Es un bosque exuberante, de solidez
pétrea para reflejar la eternidad, la inmutabilidad del tiempo, el
resplandor de la figura del Amado, presente en toda su inmensidad,
mas es difícil encontrar, esquivo a la mirada, quedando sola el
alma. Soledad agobiante, en la noche de la vida, buscando la senda
hacia la Luz.
El techo, con sus adornos
entrecruzados, nos induce una sensación de orden en la complejidad,
de grafía simbólica que guarda el secreto de la Salvación.

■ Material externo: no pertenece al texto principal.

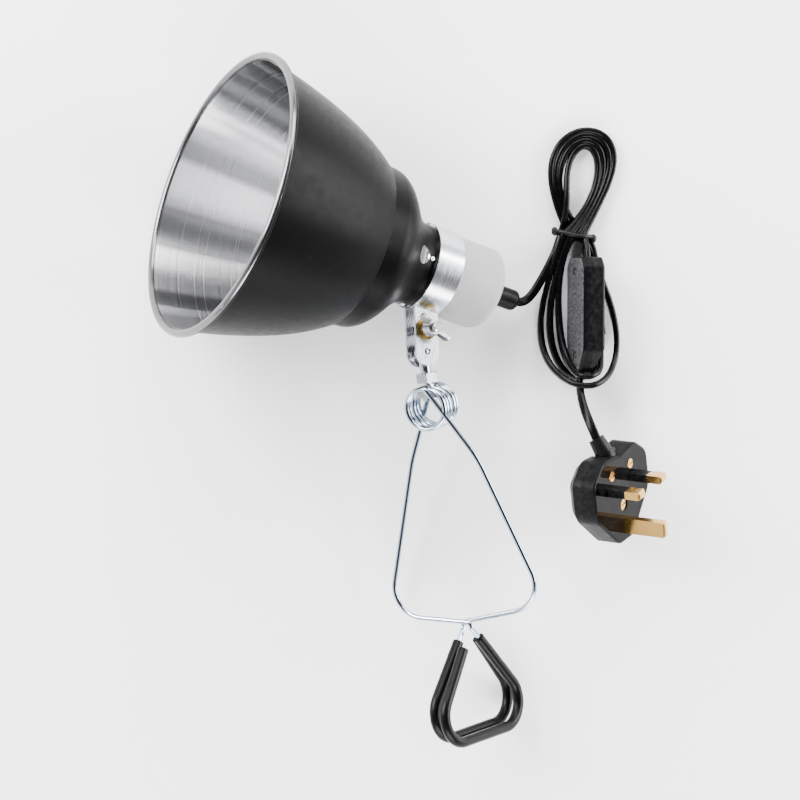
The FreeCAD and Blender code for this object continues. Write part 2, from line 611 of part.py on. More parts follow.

Impresiona su imagen, en caída y ascensión simultáneamente,
pequeñez e insignificancia de la existencia ante la obra del
Creador, y liberación ascendente de la persona, escape hacia
terrenos inmateriales, ajenos a la contingencia del tiempo. El
arquitecto esconde en cada rincón de la Catedral signos visibles,
sólo presentes a los espíritus reflexivos, abandonados en su camino
interior hacia la Luz. No diseña en balde Diego de Siloé, sino que
escribe una crónica críptica, donde relata el mensaje místico de
la estructura del templo, construyendo sobre él otro invisible,
eterno, entorno espiritual espejo de los tesoros del alma que allí
contiene. La escritura simbólica de sus cenefas, y filigranas
ornamentales, encierran el mensaje del arquitecto.
Noche
estrellada,
cristalina, imponente. El peso del firmamento cubre, protege, y
permanece fijo, en una armonía estelar, símbolo de la perfección,
de la eternidad de la repetición infinita. Diego de Siloé imprimió
estas sensaciones en la superficie pétrea, en la organización de
los espacios, enmarcando las bóvedas, en los detalles repetitivos
que se suceden y cierran sin fin. El Universo inmutable, la
perennidad de la Creación, es representada en la Catedral, códice
del secreto divino,
libro escrito con grafía arquitectónica, grabados, rincones
perdidos, que potencian y sorprenden al visitante, anulando su
entendimiento, sometiéndolo a un mar de sensaciones. Es un diseño
inteligente, simbólico, de profunda sabiduría, donde están
plasmados el Cielo y la Tierra, imagen especular. Pero es una imagen
engañosa, pues la perfección celeste se refleja en la realidad
terrestre presa de la temporalidad permanente. Cambio e
inmutabilidad, transito de los fieles y perpetuidad de la piedra. Es
hábil el artista al interpretar estas ideas y trazarlas en sus
planos, surgiendo un bosque místico representado en ella, pues
desarrolla sus detalles en una lectura visual, trascendiendo la mera
construcción para expresar el misterio encerrado en sus paredes,
pasillos y columnas.
Se desprende fuerza en su
observación, tensión, anudamiento, explosión triunfal gozosa de
libertad aérea, abierta a un cielo organizado, soportado por las
sólidas columnas, símbolo de la Fe, unión con la Tierra, energía
vibrante que hace retumbar rítmicamente la estancia, llenándola de
rumor presentido, de cánticos adheridos a sus paredes, reciedumbre
que se transforma en clásica elegancia en su exterior.